* BEGIN Source records *

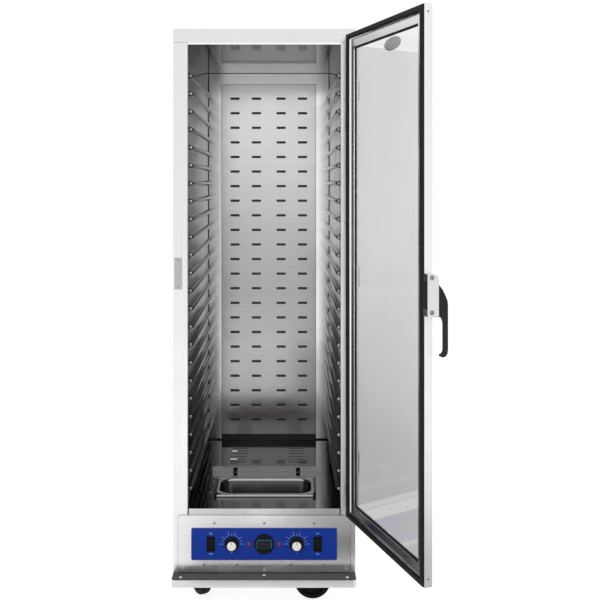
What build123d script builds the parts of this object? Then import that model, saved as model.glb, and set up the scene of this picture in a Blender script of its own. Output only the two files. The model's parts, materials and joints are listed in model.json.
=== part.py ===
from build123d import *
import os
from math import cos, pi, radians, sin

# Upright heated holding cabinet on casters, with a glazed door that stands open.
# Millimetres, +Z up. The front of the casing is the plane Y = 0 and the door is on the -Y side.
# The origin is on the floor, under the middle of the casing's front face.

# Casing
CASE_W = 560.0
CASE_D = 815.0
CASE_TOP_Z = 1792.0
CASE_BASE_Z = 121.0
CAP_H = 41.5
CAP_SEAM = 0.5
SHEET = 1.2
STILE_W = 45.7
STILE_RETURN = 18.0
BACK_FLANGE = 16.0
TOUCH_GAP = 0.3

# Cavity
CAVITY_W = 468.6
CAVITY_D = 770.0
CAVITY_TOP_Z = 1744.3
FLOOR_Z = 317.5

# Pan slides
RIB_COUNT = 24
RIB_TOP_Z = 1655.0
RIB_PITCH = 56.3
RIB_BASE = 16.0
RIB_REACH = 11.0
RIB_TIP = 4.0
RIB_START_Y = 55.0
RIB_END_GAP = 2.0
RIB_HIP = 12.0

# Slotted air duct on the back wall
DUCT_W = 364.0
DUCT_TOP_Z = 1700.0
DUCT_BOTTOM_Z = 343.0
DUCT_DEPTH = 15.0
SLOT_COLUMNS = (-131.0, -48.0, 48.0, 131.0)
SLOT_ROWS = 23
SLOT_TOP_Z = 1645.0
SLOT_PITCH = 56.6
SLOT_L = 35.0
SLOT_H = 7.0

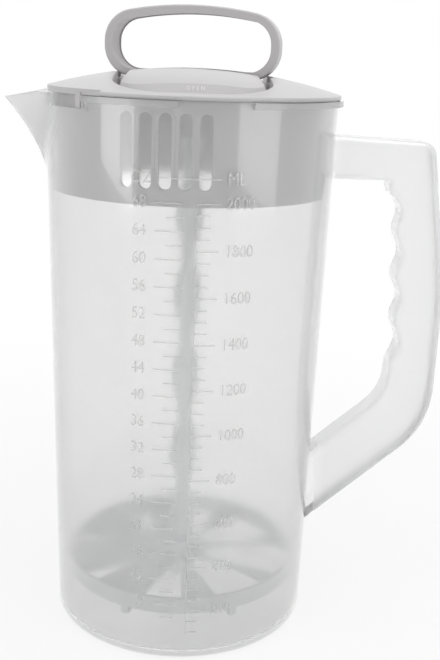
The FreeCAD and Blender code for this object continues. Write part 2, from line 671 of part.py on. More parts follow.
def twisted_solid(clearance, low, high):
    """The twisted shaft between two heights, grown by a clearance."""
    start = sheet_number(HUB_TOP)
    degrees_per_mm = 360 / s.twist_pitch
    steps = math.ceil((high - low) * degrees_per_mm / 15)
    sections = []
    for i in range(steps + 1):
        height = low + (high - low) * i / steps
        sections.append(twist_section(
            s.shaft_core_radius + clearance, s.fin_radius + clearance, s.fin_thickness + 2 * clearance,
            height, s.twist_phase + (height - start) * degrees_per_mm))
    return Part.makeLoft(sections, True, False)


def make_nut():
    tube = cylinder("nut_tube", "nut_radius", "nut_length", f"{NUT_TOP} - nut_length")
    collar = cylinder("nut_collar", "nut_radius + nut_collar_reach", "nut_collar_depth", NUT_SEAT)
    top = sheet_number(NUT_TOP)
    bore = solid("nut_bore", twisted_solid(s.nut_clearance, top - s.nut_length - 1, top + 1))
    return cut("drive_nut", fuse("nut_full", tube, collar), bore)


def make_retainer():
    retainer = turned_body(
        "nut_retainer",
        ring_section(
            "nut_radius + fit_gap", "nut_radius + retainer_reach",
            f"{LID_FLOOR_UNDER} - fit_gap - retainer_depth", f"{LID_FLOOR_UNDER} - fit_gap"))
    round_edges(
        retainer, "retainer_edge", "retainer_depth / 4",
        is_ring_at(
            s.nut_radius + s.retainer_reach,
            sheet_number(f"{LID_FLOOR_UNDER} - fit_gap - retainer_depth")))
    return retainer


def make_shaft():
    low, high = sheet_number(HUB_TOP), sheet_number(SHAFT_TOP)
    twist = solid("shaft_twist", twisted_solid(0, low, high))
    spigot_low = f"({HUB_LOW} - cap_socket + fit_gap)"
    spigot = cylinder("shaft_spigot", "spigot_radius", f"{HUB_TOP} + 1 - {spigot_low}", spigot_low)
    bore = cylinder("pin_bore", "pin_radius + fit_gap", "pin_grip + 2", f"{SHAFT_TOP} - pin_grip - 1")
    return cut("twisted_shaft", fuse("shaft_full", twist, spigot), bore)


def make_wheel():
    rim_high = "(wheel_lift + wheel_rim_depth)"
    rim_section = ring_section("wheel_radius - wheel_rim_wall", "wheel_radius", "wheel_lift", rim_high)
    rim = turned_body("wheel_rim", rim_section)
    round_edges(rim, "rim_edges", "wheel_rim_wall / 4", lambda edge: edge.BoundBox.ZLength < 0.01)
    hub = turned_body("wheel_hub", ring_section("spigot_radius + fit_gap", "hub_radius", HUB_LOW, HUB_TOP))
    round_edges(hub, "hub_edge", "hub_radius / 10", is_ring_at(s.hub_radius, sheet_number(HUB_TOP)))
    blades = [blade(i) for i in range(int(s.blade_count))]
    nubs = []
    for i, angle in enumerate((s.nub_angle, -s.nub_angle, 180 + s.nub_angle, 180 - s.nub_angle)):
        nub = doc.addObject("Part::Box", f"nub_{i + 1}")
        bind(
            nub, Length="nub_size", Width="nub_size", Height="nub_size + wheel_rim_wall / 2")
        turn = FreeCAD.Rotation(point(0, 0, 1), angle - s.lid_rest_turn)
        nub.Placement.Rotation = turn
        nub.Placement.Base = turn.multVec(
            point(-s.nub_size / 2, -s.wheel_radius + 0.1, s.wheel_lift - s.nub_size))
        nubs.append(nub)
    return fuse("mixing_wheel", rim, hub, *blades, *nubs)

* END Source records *

Return every entry exactly as given.

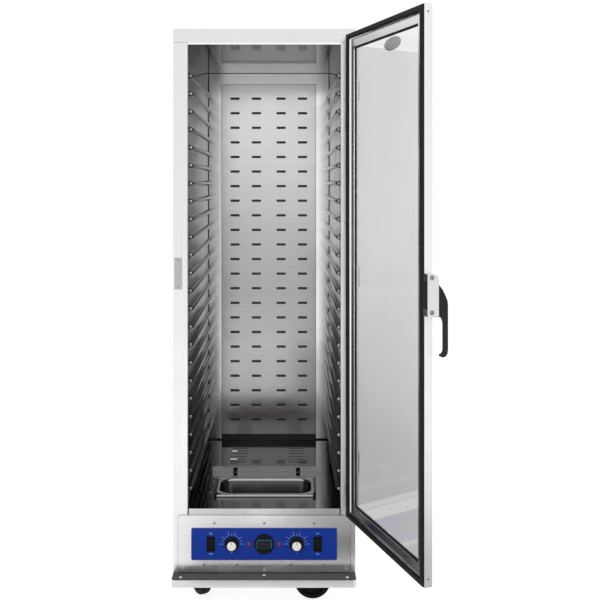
What build123d script builds the parts of this object? Then import that model, saved as model.glb, and set up the scene of this picture in a Blender script of its own. Output only the two files. The model's parts, materials and joints are listed in model.json.
=== part.py ===
from build123d import *
import os
from math import cos, pi, radians, sin

# Upright heated holding cabinet on casters, with a glazed door that stands open.
# Millimetres, +Z up. The front of the casing is the plane Y = 0 and the door is on the -Y side.
# The origin is on the floor, under the middle of the casing's front face.

# Casing
CASE_W = 560.0
CASE_D = 815.0
CASE_TOP_Z = 1792.0
CASE_BASE_Z = 121.0
CAP_H = 41.5
CAP_SEAM = 0.5
SHEET = 1.2
STILE_W = 45.7
STILE_RETURN = 18.0
BACK_FLANGE = 16.0
TOUCH_GAP = 0.3

# Cavity
CAVITY_W = 468.6
CAVITY_D = 770.0
CAVITY_TOP_Z = 1744.3
FLOOR_Z = 317.5

# Pan slides
RIB_COUNT = 24
RIB_TOP_Z = 1655.0
RIB_PITCH = 56.3
RIB_BASE = 16.0
RIB_REACH = 11.0
RIB_TIP = 4.0
RIB_START_Y = 55.0
RIB_END_GAP = 2.0
RIB_HIP = 12.0

# Slotted air duct on the back wall
DUCT_W = 364.0
DUCT_TOP_Z = 1700.0
DUCT_BOTTOM_Z = 343.0
DUCT_DEPTH = 15.0
SLOT_COLUMNS = (-131.0, -48.0, 48.0, 131.0)
SLOT_ROWS = 23
SLOT_TOP_Z = 1645.0
SLOT_PITCH = 56.6
SLOT_L = 35.0
SLOT_H = 7.0

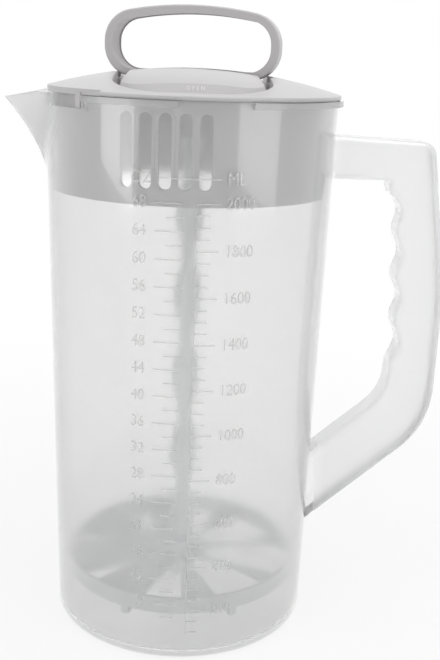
The FreeCAD and Blender code for this object continues. Write part 2, from line 671 of part.py on. More parts follow.
def twisted_solid(clearance, low, high):
    """The twisted shaft between two heights, grown by a clearance."""
    start = sheet_number(HUB_TOP)
    degrees_per_mm = 360 / s.twist_pitch
    steps = math.ceil((high - low) * degrees_per_mm / 15)
    sections = []
    for i in range(steps + 1):
        height = low + (high - low) * i / steps
        sections.append(twist_section(
            s.shaft_core_radius + clearance, s.fin_radius + clearance, s.fin_thickness + 2 * clearance,
            height, s.twist_phase + (height - start) * degrees_per_mm))
    return Part.makeLoft(sections, True, False)


def make_nut():
    tube = cylinder("nut_tube", "nut_radius", "nut_length", f"{NUT_TOP} - nut_length")
    collar = cylinder("nut_collar", "nut_radius + nut_collar_reach", "nut_collar_depth", NUT_SEAT)
    top = sheet_number(NUT_TOP)
    bore = solid("nut_bore", twisted_solid(s.nut_clearance, top - s.nut_length - 1, top + 1))
    return cut("drive_nut", fuse("nut_full", tube, collar), bore)


def make_retainer():
    retainer = turned_body(
        "nut_retainer",
        ring_section(
            "nut_radius + fit_gap", "nut_radius + retainer_reach",
            f"{LID_FLOOR_UNDER} - fit_gap - retainer_depth", f"{LID_FLOOR_UNDER} - fit_gap"))
    round_edges(
        retainer, "retainer_edge", "retainer_depth / 4",
        is_ring_at(
            s.nut_radius + s.retainer_reach,
            sheet_number(f"{LID_FLOOR_UNDER} - fit_gap - retainer_depth")))
    return retainer


def make_shaft():
    low, high = sheet_number(HUB_TOP), sheet_number(SHAFT_TOP)
    twist = solid("shaft_twist", twisted_solid(0, low, high))
    spigot_low = f"({HUB_LOW} - cap_socket + fit_gap)"
    spigot = cylinder("shaft_spigot", "spigot_radius", f"{HUB_TOP} + 1 - {spigot_low}", spigot_low)
    bore = cylinder("pin_bore", "pin_radius + fit_gap", "pin_grip + 2", f"{SHAFT_TOP} - pin_grip - 1")
    return cut("twisted_shaft", fuse("shaft_full", twist, spigot), bore)


def make_wheel():
    rim_high = "(wheel_lift + wheel_rim_depth)"
    rim_section = ring_section("wheel_radius - wheel_rim_wall", "wheel_radius", "wheel_lift", rim_high)
    rim = turned_body("wheel_rim", rim_section)
    round_edges(rim, "rim_edges", "wheel_rim_wall / 4", lambda edge: edge.BoundBox.ZLength < 0.01)
    hub = turned_body("wheel_hub", ring_section("spigot_radius + fit_gap", "hub_radius", HUB_LOW, HUB_TOP))
    round_edges(hub, "hub_edge", "hub_radius / 10", is_ring_at(s.hub_radius, sheet_number(HUB_TOP)))
    blades = [blade(i) for i in range(int(s.blade_count))]
    nubs = []
    for i, angle in enumerate((s.nub_angle, -s.nub_angle, 180 + s.nub_angle, 180 - s.nub_angle)):
        nub = doc.addObject("Part::Box", f"nub_{i + 1}")
        bind(
            nub, Length="nub_size", Width="nub_size", Height="nub_size + wheel_rim_wall / 2")
        turn = FreeCAD.Rotation(point(0, 0, 1), angle - s.lid_rest_turn)
        nub.Placement.Rotation = turn
        nub.Placement.Base = turn.multVec(
            point(-s.nub_size / 2, -s.wheel_radius + 0.1, s.wheel_lift - s.nub_size))
        nubs.append(nub)
    return fuse("mixing_wheel", rim, hub, *blades, *nubs)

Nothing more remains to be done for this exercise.